Despite the various advantages of free chlorination in the field, a key challenge for its effective application is finding the appropriate doses to achieve protective residual at a target storage time at the point of use [
7]. Storage time is typically 24 h, assuming water is fetched daily. Within the 24-h storage time, the free chlorine residuals (FCR) need to meet both recommended health-derived and aesthetic objectives [
9]. This creates the challenge because chlorine is a strong oxidant and may react with a variety of constituents (i.e., metals, organics, ammonia, etc.) in water; hence, its concentration decays over time at a rate that depends on various factors [
10]. Some of these factors include quality of the treated water, water temperature, initial chlorine dose, and/or the reaction container (details of which are discussed later).
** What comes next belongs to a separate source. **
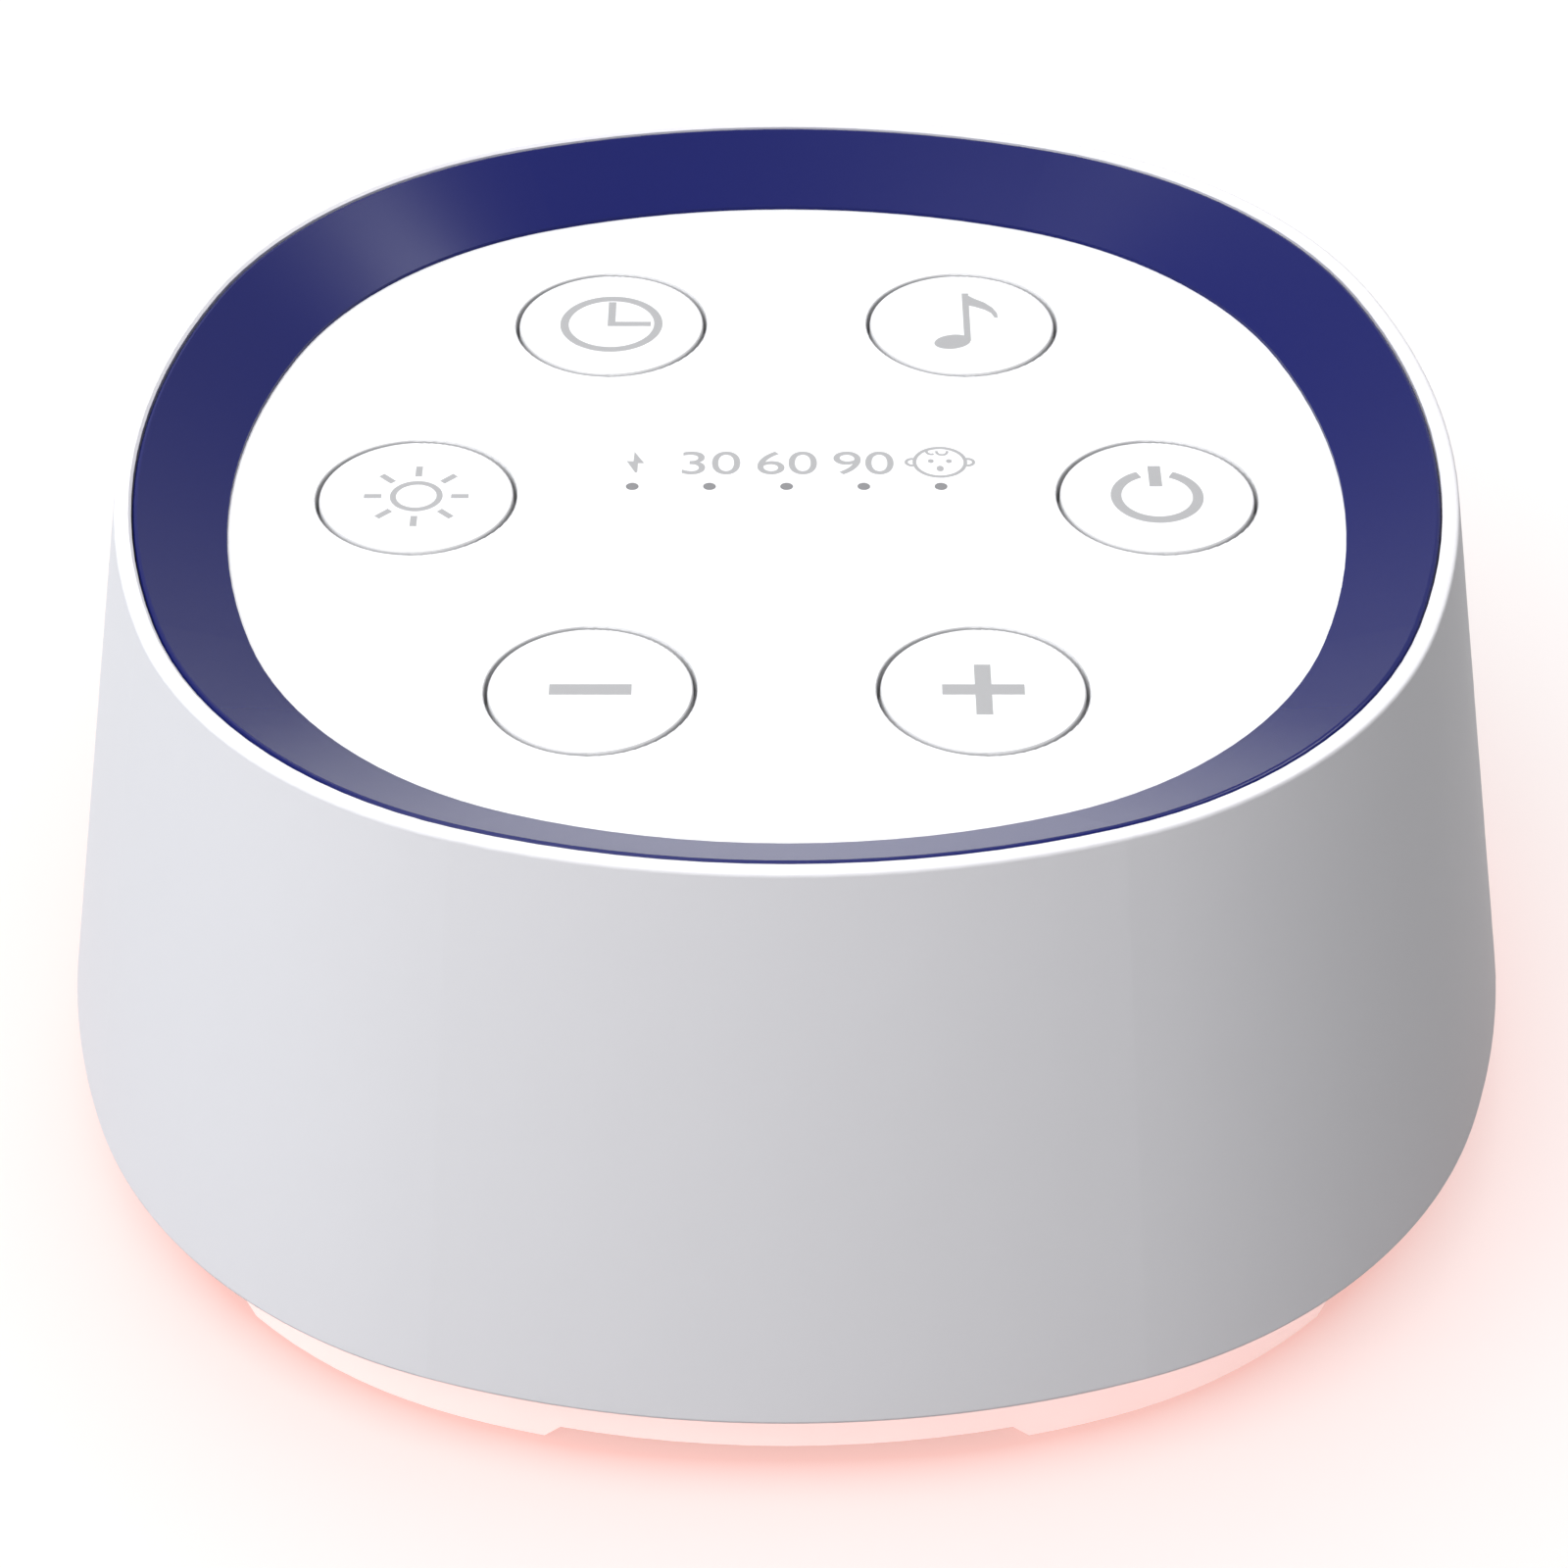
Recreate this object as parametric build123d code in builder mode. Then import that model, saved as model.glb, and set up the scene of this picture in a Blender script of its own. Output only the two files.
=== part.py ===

Field conditions set humanitarian water treatment apart from conventional treatment contexts. In the latter, chlorination is achieved in engineered tanks and pipelines under relatively stable environmental conditions. In humanitarian water treatment, chlorination may take place in locations ranging from centralized water tanks to decentralized collection and storage containers (e.g., buckets, jerrycans, etc.) at the point of collection or point of use in a humanitarian context [
9]. The treated water may often be subjected to elevated temperatures [
11], which accelerates chemical reactions in the water, leading to higher FCR decay rates [
11,
12,
13]. For FCR verifications, pool testers and several other measuring devices are often used, and the results are less consistent compared to those resulting from using a colorimeter because pool testers require operators’ personal judgement [
8]. The limitation of imprecise readings with the field instruments makes it challenging to obtain key information (i.e., chlorine demand, FCR decay data, etc.) Both the environmental conditions and instrumentation in humanitarian contexts add uncertainties to initial chlorine dose prediction.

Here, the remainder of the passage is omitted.